REQUIRED TASK.
Set out each line from the following listing that includes the word "empty".

INFORMATION PROVIDED.
[start]

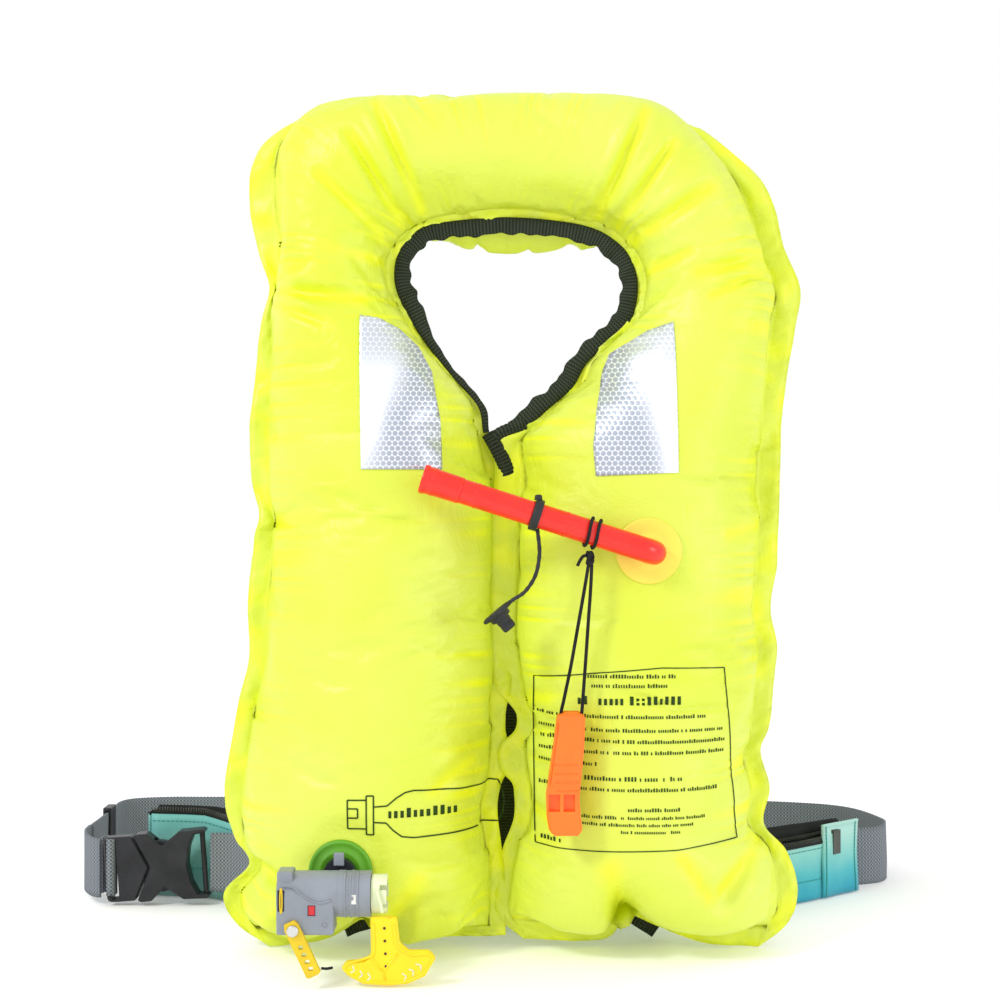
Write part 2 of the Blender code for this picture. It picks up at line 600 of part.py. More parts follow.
def build_lever():
    pivot, tip = Vector(LEVER_PIVOT), Vector(LEVER_TIP)
    along = (tip - pivot).normalized()
    side = along.orthogonal().normalized() * LEVER_WIDTH / 2
    back = HOUSING_FRONT - GAP
    outline = [pivot - along * 5 + side * 0.7, pivot - along * 5 - side * 0.7, pivot - along * 2 - side,
               tip - side, tip + along * 0.8 - side * 0.6, tip + along * 0.8 + side * 0.6, tip + side,
               pivot - along * 2 + side]
    middle_y = back - LEVER_THICKNESS / 2
    lever = plate("firing_lever", [tuple(p) for p in outline], LEVER_THICKNESS, "lever_yellow", upright(middle_y))
    x, z = LEVER_PIVOT
    hole = make_cutter(cylinder("lever_hole", (x, back + 2, z), (x, back - LEVER_THICKNESS - 2, z), PIN_RADIUS + 0.3,
                                "lever_yellow", 20))
    combine(lever, hole)
    for k in range(4):
        at = pivot.lerp(tip, 0.38 + 0.16 * k)
        square = make_cutter(box(f"lever_window_{k}", (at.x - 1.3, back - LEVER_THICKNESS - 2, at.y - 1.1),
                                 (at.x + 1.3, back + 2, at.y + 1.1), "lever_yellow"))
        combine(lever, square)
    head = back - LEVER_THICKNESS - GAP
    shank = HOUSING_FRONT - GAP * 0.5 - head
    profile = [(0, 1.8), (PIN_HEAD_RADIUS - 0.6, 1.8), (PIN_HEAD_RADIUS, 1.2), (PIN_HEAD_RADIUS, 0), (PIN_RADIUS, 0),
               (PIN_RADIUS, -shank), (0, -shank)]
    turned("lever_pivot_pin", profile, "spring_steel", frame_along((0, -1, 0), (x, head, z)), 20)
    end = tip + side.normalized() * (LEVER_WIDTH / 2 + GAP)
    if end.x < tip.x:
        end = tip - side.normalized() * (LEVER_WIDTH / 2 + GAP)
    cord = [(end.x, middle_y, end.y + 1.5), (end.x + 3, middle_y + 1, end.y + 1), (end.x + 6, middle_y + 3, end.y + 1)]
    rope("pull_cord", smooth_points(cord, 3), 0.8, "cord_black", resolution=1)


def build_collar():
    """The castellated ring that the gas cylinder screws into."""
    low, high = COLLAR_X
    matrix = frame_along((1, 0, 0), ((low + high) / 2, BODY_AXIS_Y, BODY_AXIS_Z))
    collar = ring("cylinder_collar", COLLAR_BORE, COLLAR_RADIUS, high - low, "collar_white", matrix, 36)
    for k in range(COLLAR_FINGERS):
        notch = box(f"collar_notch_{k}", (-1.6, -14, 0.4), (1.6, -6, 8), "collar_white")
        notch.matrix_world = matrix @ Matrix.Rotation(2 * math.pi * k / COLLAR_FINGERS, 4, "Z") @ notch.matrix_world
        combine(collar, make_cutter(notch))


# ---------------------------------------------------------------- belt and pouch

def build_pouch():
    half = POUCH_DEPTH / 2
    inner_back = half - PANEL_THICKNESS - GAP
    band("pouch_front_panel", POUCH_PLAN, 0.2, FRONT_HEIGHTS, PANEL_THICKNESS, "pouch_teal", -half + PANEL_THICKNESS / 2)
    band("pouch_back_panel", POUCH_PLAN, 0.2, BACK_HEIGHTS, PANEL_THICKNESS, "pouch_teal", half - PANEL_THICKNESS / 2)
    band("pouch_floor", POUCH_PLAN, 0.2, POUCH_FLOOR_TOP, 2 * inner_back, "pouch_teal")
    band("pouch_lining", POUCH_PLAN, POUCH_FLOOR_TOP + GAP, [h - 3 for h in BACK_HEIGHTS], 0.8, "lining_black",
         inner_back - 0.4)
    front_coil = offset_plan(POUCH_PLAN, -half + PANEL_THICKNESS / 2)
    tops = [h + GAP + COIL_RADIUS for h in FRONT_HEIGHTS]
    rope("zip_coil_front", smooth_points([(x, y, z) for (x, y), z in zip(front_coil, tops)], 3), COIL_RADIUS,
         "lining_black", resolution=1)
    back_coil = offset_plan(POUCH_PLAN, inner_back - 0.8 - GAP - COIL_RADIUS)
    rope("zip_coil_back", smooth_points([(x, y, COIL_LIFT) for x, y in back_coil], 3), COIL_RADIUS, "lining_black",
         resolution=1)
    for name, index, step in (("pouch_end_left", 0, 1), ("pouch_end_right", -1, -1)):
        end, before = Vector(POUCH_PLAN[index]), Vector(POUCH_PLAN[index + step])
        out = (end - before).normalized()
        side = Vector((-out.y, out.x))
        a = end + out * (GAP + PANEL_THICKNESS / 2)
        plan = [tuple(a - side * half), tuple(a + side * half)]
        band(name, plan, 0.2, BACK_HEIGHTS[index] - 2, PANEL_THICKNESS, "pouch_teal", steps=1)
    build_slider()


def build_slider():
    """The zip's slider on the front coil, with its pull tab."""
    start, end = (Vector(p) for p in offset_plan(POUCH_PLAN, -POUCH_DEPTH / 2 + PANEL_THICKNESS / 2)[-2:])
    along = (end - start).normalized()
    at = start.lerp(end, 0.55)
    z = FRONT_HEIGHTS[-1] + 2 * COIL_RADIUS + 2 * GAP
    place = Matrix.Translation(Vector((at.x, at.y, z)) * MM) @ Matrix.Rotation(math.atan2(along.y, along.x), 4, "Z")
    slider = box("zip_slider", (-5, -3.5, 0.4), (5, 3.5, 3.2), "lining_black", 0.5)
    slider.matrix_world = place @ slider.matrix_world
    pull = box("zip_pull", (-4, -4.9, -14), (4, -3.9, 2.6), "lining_black", 0.3)
    pull.matrix_world = place @ pull.matrix_world


def build_belt():
    highs = [low + STRAP_WIDTH for low in BELT_LIFTS]
    band("belt_strap", BELT_PLAN, BELT_LIFTS, highs, STRAP_THICKNESS, "webbing_grey", steps=4)
    band("belt_strap_left", LEFT_STRAP_PLAN, STRAP_LIFT, STRAP_LIFT + STRAP_WIDTH, STRAP_THICKNESS, "webbing_grey")
    band("buckle_short_strap", SHORT_STRAP_PLAN, SHORT_STRAP_LIFT, SHORT_STRAP_LIFT + STRAP_WIDTH, STRAP_THICKNESS, "webbing_grey")
    glide = box("tri_glide", (GLIDE_X - 3, 110, 1), (GLIDE_X + 3, 128, 48), "buckle_black", 0.8)
    room = 0.5
    tunnel = box("glide_tunnel", (GLIDE_X - STRAP_THICKNESS / 2 - room, 100, STRAP_LIFT - 1.2),
                 (GLIDE_X + STRAP_THICKNESS / 2 + room, 140, STRAP_LIFT + STRAP_WIDTH + 1.2), "buckle_black")
    combine(glide, make_cutter(tunnel))


def mirrored(half_outline):
    """A closed outline from its upper half, whose first and last points are on the X axis."""
    return half_outline + [(x, -z) for x, z in half_outline[-2:0:-1]]


def build_buckle():
    lean = Matrix.Translation(BUCKLE_CENTRE * MM) @ Matrix.Rotation(BUCKLE_LEAN, 4, "Y")
    facing = lean @ Matrix.Rotation(math.radians(90), 4, "X")
    female = plate("buckle_female", mirrored(FEMALE_HALF_OUTLINE), BUCKLE_THICKNESS, "buckle_black", facing, bevel=1.2)

    def leaned_box(name, low, high):
        obj = box(name, low, high, "buckle_black")
        obj.matrix_world = lean @ obj.matrix_world
        return make_cutter(obj)
    combine(female, leaned_box("female_cavity", (-22, -BUCKLE_CAVITY_HALF, -19), (14, BUCKLE_CAVITY_HALF, 19)))
    bar = cylinder("female_bar", (29, 0, -21), (29, 0, 21), 1.8, "buckle_black", 14)
    bar.matrix_world = lean @ bar.matrix_world
    combine(female, make_cutter(bar), "UNION")

    male = plate("buckle_male", mirrored(MALE_HALF_OUTLINE), BUCKLE_THICKNESS - 2, "buckle_black", facing, bevel=1.0)
    combine(male, leaned_box("male_slot", (-34.5, -9, -20.2), (-29.5, 9, 20.2)))
    tongue = leaned_box("male_tongue", (-14, -BUCKLE_CAVITY_HALF + 0.5, -4), (11, BUCKLE_CAVITY_HALF - 0.5, 4))
    combine(male, tongue, "UNION")
    for name, sign in (("buckle_prong_upper", 1), ("buckle_prong_lower", -1)):
        outline = [(x, sign * z) for x, z in PRONG_OUTLINE]
        plate(name, outline, PRONG_THICKNESS, "buckle_black", facing, bevel=0.5)


clear_scene()
PARTS = make_collection("life_jacket")
CUTTERS = make_collection("cutters")
build_bladder_group()
build_oral_tube()
build_dust_cap()
build_whistle()
build_inflator()
build_pouch()
build_belt()
build_buckle()
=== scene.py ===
"""The looks of an inflatable belt-pack life jacket, built round its CAD frame.

Lengths in the named values and lists are in millimetres, in the CAD frame:
+X to the right seen from the front, +Y away from the viewer, +Z up.
"""
import json
import math

import bmesh
import bpy
import numpy as np
from mathutils import Matrix, Vector, noise
from mathutils.bvhtree import BVHTree


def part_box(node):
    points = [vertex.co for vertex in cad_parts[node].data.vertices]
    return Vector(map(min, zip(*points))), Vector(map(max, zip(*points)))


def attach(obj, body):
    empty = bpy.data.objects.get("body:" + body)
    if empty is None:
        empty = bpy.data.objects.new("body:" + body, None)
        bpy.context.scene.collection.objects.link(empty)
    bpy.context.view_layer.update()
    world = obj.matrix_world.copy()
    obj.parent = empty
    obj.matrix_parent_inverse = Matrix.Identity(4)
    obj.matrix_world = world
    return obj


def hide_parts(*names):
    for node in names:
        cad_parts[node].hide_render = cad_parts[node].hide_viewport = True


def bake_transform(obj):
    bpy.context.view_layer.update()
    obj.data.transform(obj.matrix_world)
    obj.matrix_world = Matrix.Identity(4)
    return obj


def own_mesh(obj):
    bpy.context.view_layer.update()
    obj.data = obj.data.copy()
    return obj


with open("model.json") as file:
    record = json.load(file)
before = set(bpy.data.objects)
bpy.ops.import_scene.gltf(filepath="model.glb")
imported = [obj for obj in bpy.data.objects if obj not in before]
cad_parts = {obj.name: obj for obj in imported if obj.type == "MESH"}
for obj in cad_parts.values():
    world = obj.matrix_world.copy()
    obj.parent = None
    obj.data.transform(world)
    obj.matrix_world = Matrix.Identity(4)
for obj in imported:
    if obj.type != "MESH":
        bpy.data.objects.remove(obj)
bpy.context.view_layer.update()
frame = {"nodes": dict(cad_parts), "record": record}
MM = 0.001
BODY = "jacket"

# ------------------------------------------------------------------ camera, lights, floor
EYE = (5.5, -1210.0, 276.0)
LENS = 64.2
SENSOR = 36.0


def put_in_scene(obj):
    bpy.context.scene.collection.objects.link(obj)
    return obj


def make_camera():
    data = bpy.data.cameras.new("camera")
    data.lens, data.sensor_width = LENS, SENSOR
    data.clip_start, data.clip_end = 0.01, 50
    camera = put_in_scene(bpy.data.objects.new("camera", data))
    camera.location = Vector(EYE) * MM
    camera.rotation_euler = (math.radians(90), 0, 0)
    bpy.context.scene.camera = camera


def make_area(name, place, target, size, power):
    data = bpy.data.lights.new(name, "AREA")
    data.shape, data.size, data.energy = "DISK", size, power
    light = put_in_scene(bpy.data.objects.new(name, data))
    light.location = place
    light.rotation_euler = (Vector(target) - Vector(place)).to_track_quat("-Z", "Y").to_euler()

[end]

ANSWER TO THE EXERCISE.
    empty = bpy.data.objects.get("body:" + body)
    if empty is None:
        empty = bpy.data.objects.new("body:" + body, None)
        bpy.context.scene.collection.objects.link(empty)
    obj.parent = empty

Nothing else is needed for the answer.